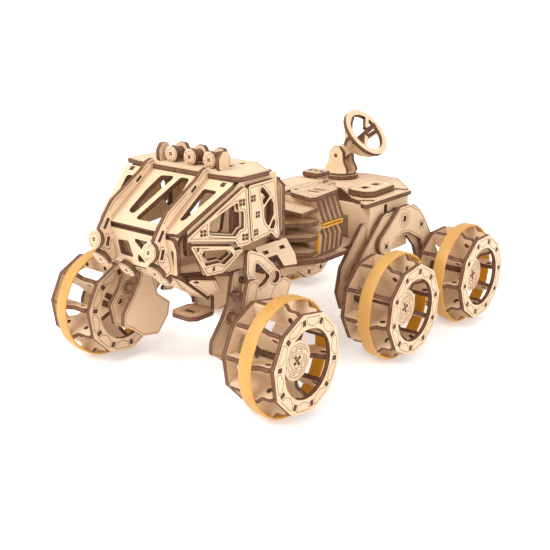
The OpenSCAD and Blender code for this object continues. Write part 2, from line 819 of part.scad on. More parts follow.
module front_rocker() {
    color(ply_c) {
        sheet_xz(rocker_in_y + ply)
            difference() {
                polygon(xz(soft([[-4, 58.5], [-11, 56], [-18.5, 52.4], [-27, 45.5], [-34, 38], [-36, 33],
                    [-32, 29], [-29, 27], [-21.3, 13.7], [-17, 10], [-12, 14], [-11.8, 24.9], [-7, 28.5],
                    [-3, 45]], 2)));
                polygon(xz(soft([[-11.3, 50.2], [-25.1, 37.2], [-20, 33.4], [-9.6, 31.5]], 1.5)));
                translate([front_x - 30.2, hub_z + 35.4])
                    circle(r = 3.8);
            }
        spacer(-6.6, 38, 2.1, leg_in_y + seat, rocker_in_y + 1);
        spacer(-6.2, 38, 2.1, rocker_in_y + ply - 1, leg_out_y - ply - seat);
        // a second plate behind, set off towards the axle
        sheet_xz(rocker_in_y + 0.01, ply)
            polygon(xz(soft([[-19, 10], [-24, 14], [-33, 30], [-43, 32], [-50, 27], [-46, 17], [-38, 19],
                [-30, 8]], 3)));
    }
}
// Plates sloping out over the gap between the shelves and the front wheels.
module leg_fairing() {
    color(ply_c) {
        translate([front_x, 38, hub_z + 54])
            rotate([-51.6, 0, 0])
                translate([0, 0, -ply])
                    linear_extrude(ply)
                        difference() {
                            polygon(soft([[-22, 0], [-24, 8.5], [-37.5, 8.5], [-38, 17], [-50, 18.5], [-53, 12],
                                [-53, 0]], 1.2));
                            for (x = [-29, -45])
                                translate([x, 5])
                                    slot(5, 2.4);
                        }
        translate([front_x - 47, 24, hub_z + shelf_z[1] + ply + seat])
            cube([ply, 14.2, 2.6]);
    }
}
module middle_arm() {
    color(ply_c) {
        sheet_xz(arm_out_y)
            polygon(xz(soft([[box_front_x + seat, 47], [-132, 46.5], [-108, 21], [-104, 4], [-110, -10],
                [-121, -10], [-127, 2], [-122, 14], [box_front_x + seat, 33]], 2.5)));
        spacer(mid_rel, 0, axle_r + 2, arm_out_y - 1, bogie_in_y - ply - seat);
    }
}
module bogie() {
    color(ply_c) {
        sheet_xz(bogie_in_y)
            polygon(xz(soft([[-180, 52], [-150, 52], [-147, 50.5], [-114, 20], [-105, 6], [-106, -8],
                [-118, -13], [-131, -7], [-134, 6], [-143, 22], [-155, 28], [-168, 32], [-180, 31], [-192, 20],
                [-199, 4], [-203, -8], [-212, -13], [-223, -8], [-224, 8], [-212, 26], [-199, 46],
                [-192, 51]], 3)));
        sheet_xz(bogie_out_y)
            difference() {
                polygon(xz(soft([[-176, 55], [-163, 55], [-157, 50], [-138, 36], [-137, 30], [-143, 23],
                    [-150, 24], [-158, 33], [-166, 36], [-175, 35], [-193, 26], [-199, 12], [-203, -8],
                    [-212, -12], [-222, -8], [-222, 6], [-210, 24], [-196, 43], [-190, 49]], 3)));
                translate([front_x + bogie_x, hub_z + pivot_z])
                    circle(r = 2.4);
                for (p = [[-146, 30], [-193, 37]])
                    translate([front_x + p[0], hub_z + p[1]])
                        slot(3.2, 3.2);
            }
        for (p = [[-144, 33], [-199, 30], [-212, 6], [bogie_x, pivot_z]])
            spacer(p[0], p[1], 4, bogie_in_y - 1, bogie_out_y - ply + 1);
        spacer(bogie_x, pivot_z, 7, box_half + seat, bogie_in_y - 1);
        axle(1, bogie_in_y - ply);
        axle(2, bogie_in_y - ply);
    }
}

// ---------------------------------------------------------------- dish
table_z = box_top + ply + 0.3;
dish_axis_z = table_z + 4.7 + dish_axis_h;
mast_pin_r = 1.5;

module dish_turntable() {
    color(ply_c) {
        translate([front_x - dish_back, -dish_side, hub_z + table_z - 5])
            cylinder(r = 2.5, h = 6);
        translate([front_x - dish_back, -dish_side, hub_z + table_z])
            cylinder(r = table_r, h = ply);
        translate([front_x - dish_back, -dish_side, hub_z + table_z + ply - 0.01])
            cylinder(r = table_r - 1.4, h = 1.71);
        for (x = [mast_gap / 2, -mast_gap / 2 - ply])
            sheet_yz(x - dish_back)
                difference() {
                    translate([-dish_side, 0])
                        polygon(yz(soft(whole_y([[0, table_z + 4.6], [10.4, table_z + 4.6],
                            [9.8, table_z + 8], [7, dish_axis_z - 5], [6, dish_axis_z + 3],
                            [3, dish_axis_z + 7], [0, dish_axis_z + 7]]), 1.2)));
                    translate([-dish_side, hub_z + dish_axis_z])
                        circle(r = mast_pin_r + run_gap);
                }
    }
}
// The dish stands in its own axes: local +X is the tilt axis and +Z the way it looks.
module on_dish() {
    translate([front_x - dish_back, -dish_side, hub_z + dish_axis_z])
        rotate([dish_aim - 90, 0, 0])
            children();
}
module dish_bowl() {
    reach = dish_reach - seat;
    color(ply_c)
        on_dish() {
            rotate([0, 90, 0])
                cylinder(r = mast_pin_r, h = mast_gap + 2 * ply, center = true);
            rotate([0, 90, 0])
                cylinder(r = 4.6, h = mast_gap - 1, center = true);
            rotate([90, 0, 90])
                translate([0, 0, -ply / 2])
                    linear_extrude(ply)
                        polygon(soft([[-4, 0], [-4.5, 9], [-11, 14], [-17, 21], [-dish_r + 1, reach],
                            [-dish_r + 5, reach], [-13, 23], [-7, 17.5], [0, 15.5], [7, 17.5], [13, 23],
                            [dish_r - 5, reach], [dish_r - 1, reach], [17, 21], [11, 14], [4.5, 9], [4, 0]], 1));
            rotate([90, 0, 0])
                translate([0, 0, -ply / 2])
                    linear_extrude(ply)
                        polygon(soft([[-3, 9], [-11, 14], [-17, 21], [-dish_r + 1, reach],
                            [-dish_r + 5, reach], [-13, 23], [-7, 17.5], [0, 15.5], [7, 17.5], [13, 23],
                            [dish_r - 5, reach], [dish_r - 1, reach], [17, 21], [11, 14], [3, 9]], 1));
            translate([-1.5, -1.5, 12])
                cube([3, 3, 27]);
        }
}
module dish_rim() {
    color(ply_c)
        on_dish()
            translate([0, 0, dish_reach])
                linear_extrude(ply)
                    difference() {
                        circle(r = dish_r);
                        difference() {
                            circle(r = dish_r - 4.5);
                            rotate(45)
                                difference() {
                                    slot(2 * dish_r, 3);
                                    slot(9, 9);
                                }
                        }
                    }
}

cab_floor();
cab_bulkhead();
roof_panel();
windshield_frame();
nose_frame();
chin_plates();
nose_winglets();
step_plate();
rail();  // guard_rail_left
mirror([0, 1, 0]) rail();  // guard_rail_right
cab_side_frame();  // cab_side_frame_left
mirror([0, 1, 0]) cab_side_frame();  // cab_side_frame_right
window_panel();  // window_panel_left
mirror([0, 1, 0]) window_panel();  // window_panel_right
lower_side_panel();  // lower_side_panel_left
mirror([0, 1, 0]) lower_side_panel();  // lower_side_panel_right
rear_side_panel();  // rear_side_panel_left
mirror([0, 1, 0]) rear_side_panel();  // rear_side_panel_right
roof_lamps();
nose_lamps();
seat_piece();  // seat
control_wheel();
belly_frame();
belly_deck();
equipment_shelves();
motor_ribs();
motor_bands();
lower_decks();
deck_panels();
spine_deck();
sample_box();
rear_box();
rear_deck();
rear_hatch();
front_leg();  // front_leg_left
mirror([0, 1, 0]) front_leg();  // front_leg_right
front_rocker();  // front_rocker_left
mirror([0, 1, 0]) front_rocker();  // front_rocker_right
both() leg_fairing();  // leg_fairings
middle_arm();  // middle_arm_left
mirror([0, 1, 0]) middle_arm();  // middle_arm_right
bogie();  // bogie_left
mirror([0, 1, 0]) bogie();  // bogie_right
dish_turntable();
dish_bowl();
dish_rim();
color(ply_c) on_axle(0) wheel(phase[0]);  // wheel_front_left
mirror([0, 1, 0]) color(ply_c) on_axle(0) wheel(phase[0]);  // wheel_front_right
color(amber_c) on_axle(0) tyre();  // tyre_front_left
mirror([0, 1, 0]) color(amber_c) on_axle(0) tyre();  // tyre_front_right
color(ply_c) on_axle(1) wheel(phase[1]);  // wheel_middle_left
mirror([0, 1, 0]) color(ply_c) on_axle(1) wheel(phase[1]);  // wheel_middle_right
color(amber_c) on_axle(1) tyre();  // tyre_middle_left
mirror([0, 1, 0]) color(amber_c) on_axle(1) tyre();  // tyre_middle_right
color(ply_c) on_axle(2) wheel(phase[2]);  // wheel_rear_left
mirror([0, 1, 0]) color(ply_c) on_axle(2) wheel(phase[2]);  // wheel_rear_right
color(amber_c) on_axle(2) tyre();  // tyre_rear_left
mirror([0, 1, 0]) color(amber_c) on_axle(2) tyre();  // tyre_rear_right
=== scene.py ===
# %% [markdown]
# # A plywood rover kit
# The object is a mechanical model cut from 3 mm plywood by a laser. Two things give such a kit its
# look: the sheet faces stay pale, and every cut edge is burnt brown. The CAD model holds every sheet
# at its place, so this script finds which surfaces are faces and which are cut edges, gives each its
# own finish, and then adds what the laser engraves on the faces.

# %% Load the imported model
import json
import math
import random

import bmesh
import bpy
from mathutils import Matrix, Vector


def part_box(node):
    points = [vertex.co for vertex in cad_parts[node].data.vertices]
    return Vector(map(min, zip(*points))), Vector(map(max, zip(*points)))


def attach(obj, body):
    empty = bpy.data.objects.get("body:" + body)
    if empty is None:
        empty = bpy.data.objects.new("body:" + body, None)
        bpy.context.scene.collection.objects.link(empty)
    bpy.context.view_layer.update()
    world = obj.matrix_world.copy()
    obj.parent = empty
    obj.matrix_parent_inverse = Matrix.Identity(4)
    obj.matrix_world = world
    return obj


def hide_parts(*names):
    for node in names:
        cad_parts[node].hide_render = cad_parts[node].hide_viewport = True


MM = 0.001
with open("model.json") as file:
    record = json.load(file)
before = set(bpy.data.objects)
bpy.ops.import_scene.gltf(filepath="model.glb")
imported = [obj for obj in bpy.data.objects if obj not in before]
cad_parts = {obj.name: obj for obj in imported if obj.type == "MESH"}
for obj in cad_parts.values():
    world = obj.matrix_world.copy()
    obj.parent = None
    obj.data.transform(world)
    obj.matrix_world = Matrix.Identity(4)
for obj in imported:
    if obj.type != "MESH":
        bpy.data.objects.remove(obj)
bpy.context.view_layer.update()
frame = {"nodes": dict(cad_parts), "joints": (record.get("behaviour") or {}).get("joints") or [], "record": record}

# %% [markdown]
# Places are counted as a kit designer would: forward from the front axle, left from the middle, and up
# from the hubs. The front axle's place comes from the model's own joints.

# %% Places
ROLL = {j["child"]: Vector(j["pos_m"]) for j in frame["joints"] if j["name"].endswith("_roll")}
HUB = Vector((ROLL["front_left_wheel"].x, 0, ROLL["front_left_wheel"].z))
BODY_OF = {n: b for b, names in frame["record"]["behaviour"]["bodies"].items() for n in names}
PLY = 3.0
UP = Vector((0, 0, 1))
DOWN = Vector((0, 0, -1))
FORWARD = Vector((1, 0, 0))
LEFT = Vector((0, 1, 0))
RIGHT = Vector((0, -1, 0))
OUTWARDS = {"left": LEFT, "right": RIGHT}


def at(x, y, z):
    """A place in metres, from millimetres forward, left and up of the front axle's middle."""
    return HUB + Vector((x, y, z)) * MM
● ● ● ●
* Work to do
Tally the lines above that contain the word "before", and reply with only the number.

* Reply to the task
2